Independent agencies thriving

For years there has been talk of consolidation in the PR industry and the decline of specialist independent firms. The argument typically goes that the big firms will continue to acquire the small firms and the market will consolidate. The reality is that the opposite is happening and independent firms are growing faster than their larger competitors.  According to The Holmes Report, the PR industry as a whole grew to be a $15 billion global market in 2016 with the independent sector growing by 9% compared to just 5.1% for publicly quoted agencies.

As Paul Holmes, Founder and Chair of The Holmes Report said, “The fact that midsize independent firms continue to outperform the giant holding company agencies is clear evidence that the much-ballyhooed ‘consolidation’ of our industry is a chimera. The fact is that clients are increasingly looking for best-in-breed agencies in individual markets and for individual audience segments. I would suggest that as PR comes to be seen as more and more mission critical, this trend will continue and expand."

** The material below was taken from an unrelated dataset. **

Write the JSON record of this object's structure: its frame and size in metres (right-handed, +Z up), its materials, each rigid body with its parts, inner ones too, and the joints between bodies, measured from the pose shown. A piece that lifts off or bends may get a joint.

Of course, it is true that larger firms frequently buy independent agencies to gain new areas of expertise, expand into new countries or simply to increase market share and this will continue.  However, as quickly as small firms are acquired new ones continue to emerge and there are fundamental reasons why the independent sector is thriving and will continue to do so.

PR is a fast moving business that requires continued adaptability and fresh thinking. Just take a look at the changes in the media landscape and in the many ways that information is distributed and consumed these days.  PR firms need to be constantly evolving to reflect these changes and shape their services and their approach accordingly.  As in any industry, smaller PR firms tend to be more adaptable.

At its heart, PR is a creative business. It is driven by small, close-knit teams of people with sector expertise, creativity and in-depth understanding of their clients’ needs. Small, creative teams work best in environments where they are free from the shackles of large company administrative structures, bureaucratic constraints and big company politics.

Another key factor is simply that smaller, independent firms are leaner and have lower operating costs and as a result are not only able to provide more cost-effective services but are also able to provide clients with far more access to their senior staff.